Supporters of the special commission say the current seal is politically insensitive and the bow and arrow depict violence. They note the sword-wielding arm is that of Capt. Miles Standish, a pilgrim whose army killed many Native Americans in the 1600s.

Supporters of the current seal say it is a sacred symbol. They argue that the depiction is appropriate and note that the arrow is pointing downward, which is known as a Native American symbol signifying peace.

Racial disparities in maternal mortality (H 4818)

The House and Senate approved and sent to the governor a bill that would create a special commission to examine and make recommendations to reduce or eliminate racial disparities in the death of mothers before, during and after childbirth.
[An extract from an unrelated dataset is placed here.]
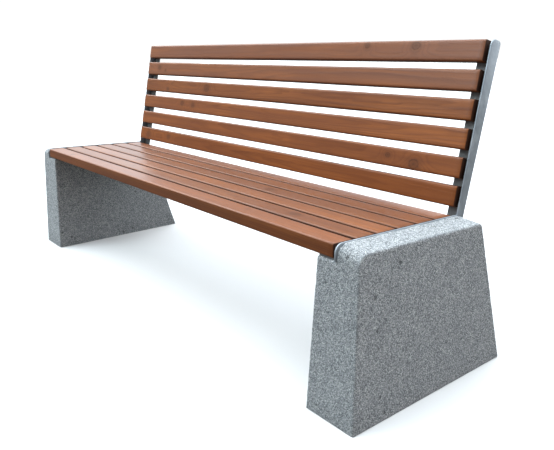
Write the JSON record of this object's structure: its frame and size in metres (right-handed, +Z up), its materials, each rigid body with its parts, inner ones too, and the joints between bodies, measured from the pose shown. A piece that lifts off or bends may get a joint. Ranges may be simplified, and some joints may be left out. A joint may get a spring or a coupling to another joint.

The commission would look for problems and solutions by examining evidence-based practices, including approaches taken by other states or grassroots organizations to reduce or eliminate racial disparities in maternal mortality or severe maternal morbidity; barriers to accessing prenatal and postpartum care, how that care is delivered and the quality of that care; and how historical and current structural, institutional and individual forms of racism, including implicit bias or discrimination, affect the incidence and prevalence of maternal mortality in communities of color.

“Black people giving birth in Massachusetts are twice as likely as white people to die due to complications during and after childbirth,” said Senate sponsor Sen. Becca Rausch, D-Needham. “We cannot allow that to stand, nor can we tackle a problem without understanding the full extent of its impact. The maternal health disparities commission established by this legislation will center the experiences of Black and Brown birthing people and directly enable the crafting and enactment of legislation that combats these stark health inequities and advances affordable, accessible and safe maternal health care regardless of race or ZIP code.”
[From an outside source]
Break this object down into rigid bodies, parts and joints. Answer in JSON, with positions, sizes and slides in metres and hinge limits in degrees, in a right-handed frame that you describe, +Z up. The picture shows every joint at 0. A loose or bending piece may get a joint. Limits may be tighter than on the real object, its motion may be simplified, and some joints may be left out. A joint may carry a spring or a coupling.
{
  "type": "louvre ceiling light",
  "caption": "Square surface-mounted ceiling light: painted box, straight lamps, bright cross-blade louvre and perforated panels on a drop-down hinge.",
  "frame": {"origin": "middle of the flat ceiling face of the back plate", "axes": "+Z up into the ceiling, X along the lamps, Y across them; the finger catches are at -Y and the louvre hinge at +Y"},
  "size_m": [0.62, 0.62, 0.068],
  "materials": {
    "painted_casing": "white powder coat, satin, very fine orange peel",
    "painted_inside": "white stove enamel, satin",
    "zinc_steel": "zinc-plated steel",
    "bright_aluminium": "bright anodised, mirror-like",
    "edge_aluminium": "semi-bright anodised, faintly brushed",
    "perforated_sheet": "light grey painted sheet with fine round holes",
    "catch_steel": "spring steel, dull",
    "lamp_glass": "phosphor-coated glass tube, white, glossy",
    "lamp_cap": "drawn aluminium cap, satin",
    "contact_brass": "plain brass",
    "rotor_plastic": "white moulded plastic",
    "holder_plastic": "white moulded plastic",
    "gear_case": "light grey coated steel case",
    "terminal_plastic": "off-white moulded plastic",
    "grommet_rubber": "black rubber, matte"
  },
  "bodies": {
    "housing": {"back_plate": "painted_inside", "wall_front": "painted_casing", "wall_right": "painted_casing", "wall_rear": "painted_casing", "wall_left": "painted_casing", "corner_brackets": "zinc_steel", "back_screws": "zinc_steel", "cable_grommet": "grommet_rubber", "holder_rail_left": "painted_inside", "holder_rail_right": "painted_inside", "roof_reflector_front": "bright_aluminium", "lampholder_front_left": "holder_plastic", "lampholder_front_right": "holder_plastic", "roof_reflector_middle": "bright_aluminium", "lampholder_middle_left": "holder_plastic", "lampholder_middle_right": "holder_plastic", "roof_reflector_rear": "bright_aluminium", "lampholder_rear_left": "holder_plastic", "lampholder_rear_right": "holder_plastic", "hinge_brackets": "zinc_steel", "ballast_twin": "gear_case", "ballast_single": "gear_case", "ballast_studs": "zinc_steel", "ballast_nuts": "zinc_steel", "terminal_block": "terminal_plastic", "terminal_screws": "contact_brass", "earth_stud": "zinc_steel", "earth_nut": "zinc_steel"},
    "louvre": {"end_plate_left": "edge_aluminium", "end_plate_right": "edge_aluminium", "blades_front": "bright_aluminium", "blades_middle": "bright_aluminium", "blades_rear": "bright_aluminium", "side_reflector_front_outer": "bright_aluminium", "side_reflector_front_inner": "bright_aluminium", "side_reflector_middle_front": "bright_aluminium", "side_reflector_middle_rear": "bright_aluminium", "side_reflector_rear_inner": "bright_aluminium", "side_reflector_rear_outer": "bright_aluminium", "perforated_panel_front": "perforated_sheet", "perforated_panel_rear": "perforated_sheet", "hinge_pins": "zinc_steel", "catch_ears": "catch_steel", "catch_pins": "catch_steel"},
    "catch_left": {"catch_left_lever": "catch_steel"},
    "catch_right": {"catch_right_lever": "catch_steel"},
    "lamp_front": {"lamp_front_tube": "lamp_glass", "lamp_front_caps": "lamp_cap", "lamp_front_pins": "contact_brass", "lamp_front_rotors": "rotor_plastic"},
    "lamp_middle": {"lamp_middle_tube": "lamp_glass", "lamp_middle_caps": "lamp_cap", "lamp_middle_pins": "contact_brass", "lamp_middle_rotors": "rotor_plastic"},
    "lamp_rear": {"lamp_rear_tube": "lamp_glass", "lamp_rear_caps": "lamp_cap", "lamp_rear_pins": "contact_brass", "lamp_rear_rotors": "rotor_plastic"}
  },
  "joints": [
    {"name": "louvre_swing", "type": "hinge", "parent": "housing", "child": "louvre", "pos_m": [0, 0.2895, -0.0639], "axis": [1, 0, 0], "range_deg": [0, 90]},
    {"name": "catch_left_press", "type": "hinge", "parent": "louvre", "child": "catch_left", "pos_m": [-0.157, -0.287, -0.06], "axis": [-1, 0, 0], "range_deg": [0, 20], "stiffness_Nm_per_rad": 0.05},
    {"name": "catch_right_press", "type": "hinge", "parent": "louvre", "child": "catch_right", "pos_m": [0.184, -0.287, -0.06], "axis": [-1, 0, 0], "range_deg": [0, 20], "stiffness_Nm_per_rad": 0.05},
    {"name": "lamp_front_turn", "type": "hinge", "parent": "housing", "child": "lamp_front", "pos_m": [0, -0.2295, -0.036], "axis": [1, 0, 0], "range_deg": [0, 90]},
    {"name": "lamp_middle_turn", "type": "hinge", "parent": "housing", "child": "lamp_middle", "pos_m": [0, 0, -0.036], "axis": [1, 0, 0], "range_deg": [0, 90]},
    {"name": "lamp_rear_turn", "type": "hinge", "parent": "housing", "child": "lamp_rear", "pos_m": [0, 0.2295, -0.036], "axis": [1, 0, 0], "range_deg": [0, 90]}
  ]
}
Notify about sewage (H 4921)

The House and Senate approved and sent to Gov. Baker a bill that would institute a statewide notification system so that Massachusetts residents know within two hours of the start of any combined sewer overflows (CSO) discharge if their rivers are unsafe for recreation or public use. The notifications would continue every eight hours until the discharge ends and then within two hours of the end of the discharge.

Combined sewers exist in 19 Massachusetts communities, which tend to be in older industrialized areas. These sewers are those that collect stormwater and wastewater together. CSOs happen during heavy storms when stormwater floods the sewers and spills out of specially designed overflow channels into rivers. Untreated sewage that can carry bacteria and endanger human health may be present in the overflow and this may disrupt local ecosystems.
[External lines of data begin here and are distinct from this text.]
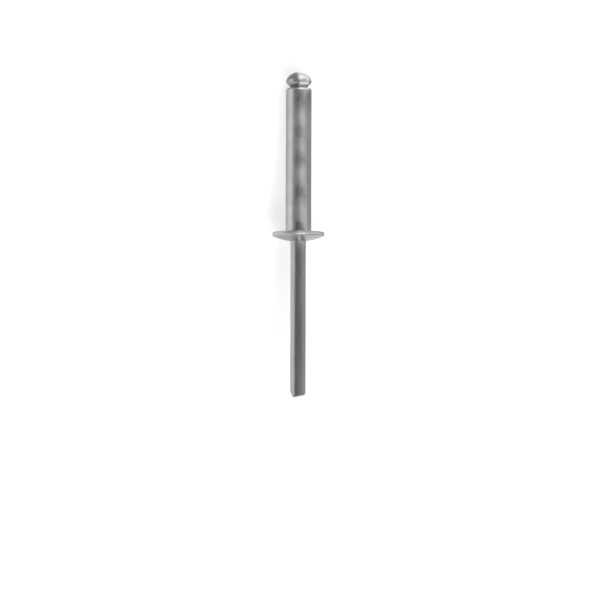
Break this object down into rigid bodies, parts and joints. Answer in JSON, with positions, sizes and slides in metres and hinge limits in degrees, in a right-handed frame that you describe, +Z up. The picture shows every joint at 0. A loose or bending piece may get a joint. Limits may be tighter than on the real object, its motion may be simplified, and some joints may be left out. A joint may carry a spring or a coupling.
{
  "type": "blind rivet",
  "caption": "Unset blind rivet: aluminium tube body with a low domed flange, on a steel mandrel with a round head at the open end and a sheared tail beyond the flange.",
  "frame": {"origin": "middle of the rivet's box in plan, on the surface that the rivet lies on", "axes": "+Y towards the mandrel's head, +Z up, +X across the rivet; the rivet lies on the flange's rim and the mandrel's head, so its own axis dips 5.0 degrees towards the head"},
  "size_m": [0.0098, 0.0607, 0.0098],
  "materials": {
    "body_aluminium": "plain tumbled aluminium, satin",
    "mandrel_steel": "zinc-plated drawn steel, semi-bright"
  },
  "bodies": {
    "root": {"rivet_body": "body_aluminium", "mandrel": "mandrel_steel"}
  },
  "joints": []
}
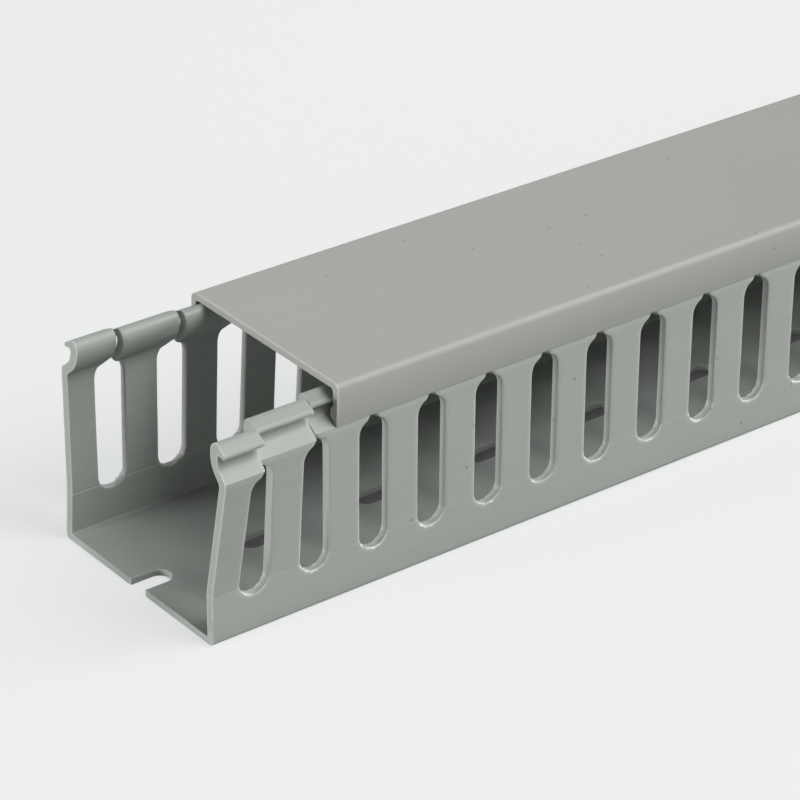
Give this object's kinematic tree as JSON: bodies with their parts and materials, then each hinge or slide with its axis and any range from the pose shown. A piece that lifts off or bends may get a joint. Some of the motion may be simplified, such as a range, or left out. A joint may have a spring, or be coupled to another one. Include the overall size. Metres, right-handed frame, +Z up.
{
  "type": "slotted wire duct",
  "caption": "Grey open-slot wiring duct with a clip-on cover slid back from one end, slotted side walls with curled finger rims and slotted floor.",
  "frame": {"origin": "middle of the base's underside", "axes": "+X along the duct from the end with the exposed fingers, -Y towards the near wall, +Z up through the cover"},
  "size_m": [0.5256, 0.0465, 0.0406],
  "materials": {
    "duct_pvc": "satin",
    "cover_pvc": "satin"
  },
  "bodies": {
    "base": {"base": "duct_pvc"},
    "cover": {"cover": "cover_pvc"}
  },
  "joints": [
    {"name": "cover_slide", "type": "slide", "parent": "base", "child": "cover", "axis": [1, 0, 0], "range_m": [-0.004, 0.3]}
  ]
}
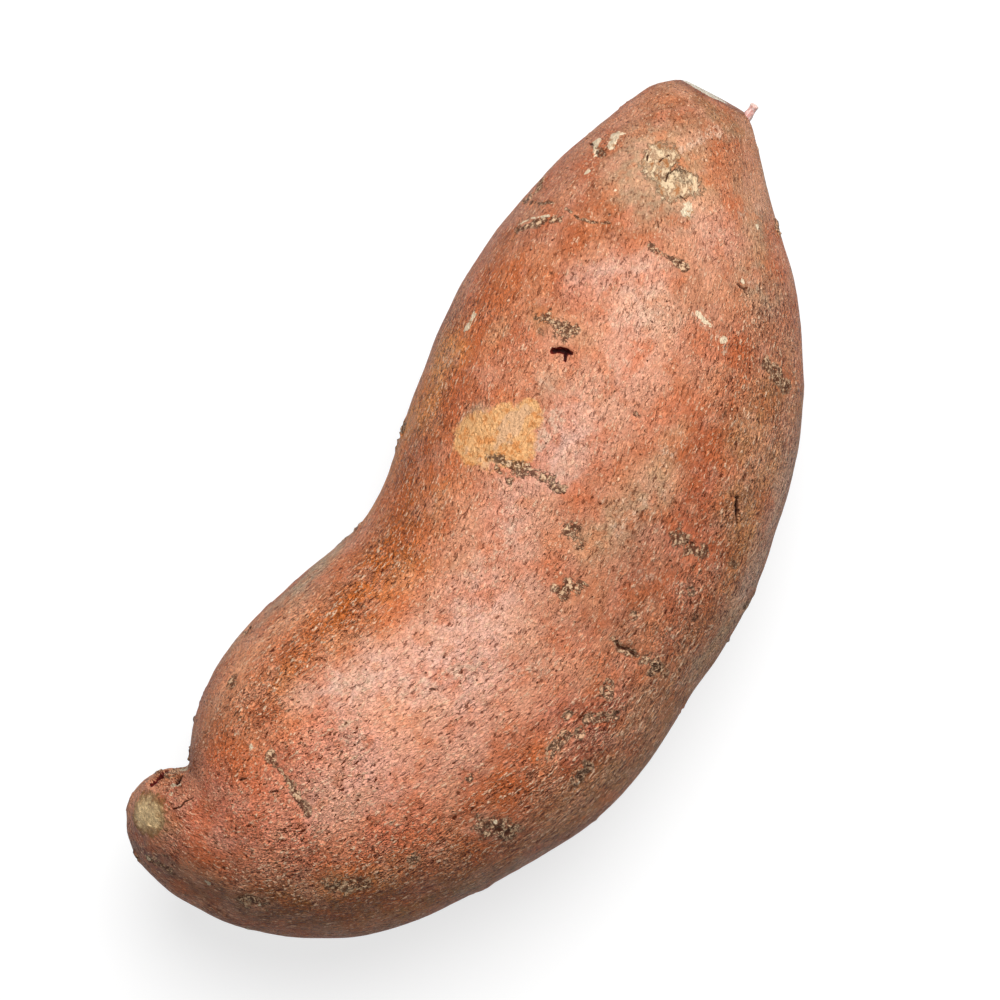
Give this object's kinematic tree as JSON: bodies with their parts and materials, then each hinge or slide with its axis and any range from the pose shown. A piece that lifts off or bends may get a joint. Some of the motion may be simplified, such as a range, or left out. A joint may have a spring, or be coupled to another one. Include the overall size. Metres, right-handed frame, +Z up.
{
  "type": "sweet potato",
  "caption": "Raw orange-skinned sweet potato, a crooked tapering root with a cut stem end and a hooked root end, lying on its side.",
  "frame": {"origin": "on the surface the root lies on, under the centre of its bounding box", "axes": "+X along the root's length towards the cut stem end, +Y towards the hollow side of its crook, +Z up"},
  "size_m": [0.166, 0.071, 0.0576],
  "materials": {
    "skin": "matte"
  },
  "bodies": {
    "root": {"sweet_potato": "skin"}
  },
  "joints": []
}
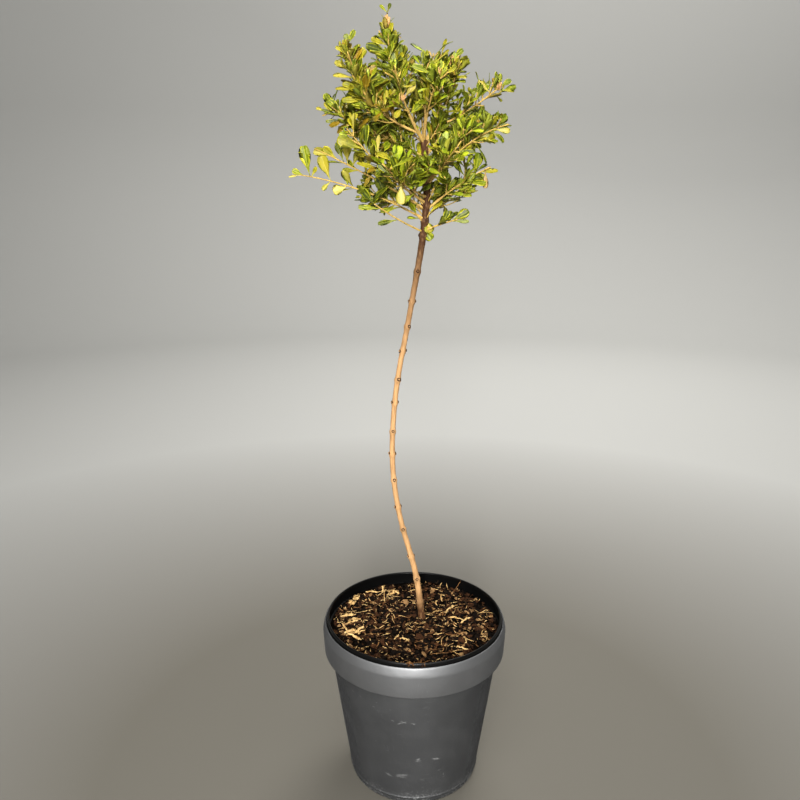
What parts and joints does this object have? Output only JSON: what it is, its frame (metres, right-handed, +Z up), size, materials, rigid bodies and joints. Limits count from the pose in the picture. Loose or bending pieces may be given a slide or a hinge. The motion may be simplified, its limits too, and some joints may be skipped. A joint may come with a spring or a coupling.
{
  "type": "standard shrub in a pot",
  "caption": "Standard shrub: a thin bare stem with a loose ball of small variegated leaves, in a nursery pot inside a tapered dark grey plastic pot with a wide collar.",
  "frame": {"origin": "centre of the outer pot's flat underside", "axes": "+Z up along the pot's axis, front of the shrub towards -Y, +X to the right seen from the front"},
  "size_m": [0.185, 0.17, 0.675],
  "materials": {
    "outer_pot_plastic": "satin",
    "nursery_pot_plastic": "satin",
    "bark_mulch": "matte",
    "bark": "matte",
    "foliage": "satin"
  },
  "bodies": {
    "root": {"outer_pot": "outer_pot_plastic", "nursery_pot": "nursery_pot_plastic", "potting_mix": "bark_mulch", "stem": "bark", "bough_top": "bark", "bough_right_top": "bark", "bough_front_top_left": "bark", "bough_front_top_right": "bark", "bough_top_right": "bark", "bough_left_top": "bark", "bough_right_high": "bark", "bough_left_back": "bark", "bough_left_mid": "bark", "bough_left_low": "bark", "bough_front_left": "bark", "bough_right_front": "bark", "bough_right_side": "bark", "bough_right_low": "bark", "bough_right_lowest": "bark", "bough_front_low_left": "bark", "bough_front_low_right": "bark", "bough_back_top": "bark", "bough_back_left": "bark", "bough_back_right": "bark", "bough_back_low": "bark", "bough_back_left_low": "bark", "bough_back_right_low": "bark", "foliage_top": "foliage", "foliage_right_top": "foliage", "foliage_front_top_left": "foliage", "foliage_front_top_right": "foliage", "foliage_top_right": "foliage", "foliage_left_top": "foliage", "foliage_right_high": "foliage", "foliage_left_back": "foliage", "foliage_left_mid": "foliage", "foliage_left_low": "foliage", "foliage_front_left": "foliage", "foliage_right_front": "foliage", "foliage_right_side": "foliage", "foliage_right_low": "foliage", "foliage_right_lowest": "foliage", "foliage_front_low_left": "foliage", "foliage_front_low_right": "foliage", "foliage_back_top": "foliage", "foliage_back_left": "foliage", "foliage_back_right": "foliage", "foliage_back_low": "foliage", "foliage_back_left_low": "foliage", "foliage_back_right_low": "foliage"}
  },
  "joints": []
}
The bill requires sewage system operators to issue a public advisory of any overflows to the state departments of Environmental Protection and Public Health, local boards of health, all municipalities that are directly impacted, and individuals who subscribe to an email or text notification; as well as post on a public website run by the sewage system operator and report to the two largest local news organizations.

“Many citizens have fought for this for years — and they will now be able to receive individual notification of sewage spills,” said co-sponsor Rep. Linda Dean Campbell, D-Methuen. “State government has a responsibility to ensure that our residents and local leaders are notified of public health concerns. This legislation also has a huge economic component. Our waterways in Massachusetts are treasured by all, and we all want to be able to enjoy and respect these treasures. Their viability is critical to local economies. Now, our next battle will be to upgrade our sewage treatment facilities to prevent CSOs.”

“People who kayak or boat or fish in our rivers need to know when there are discharges, so they can avoid exposure to the bacteria, parasites and viruses — including COVID-19 — in that sewage,” said co-sponsor Sen. Pet Jehlen, D-Somerville. “The (Environmental Protection Agency) says people should stay away from sewage-contaminated water for 72 hours. This law will give them the information so they can stay safe.”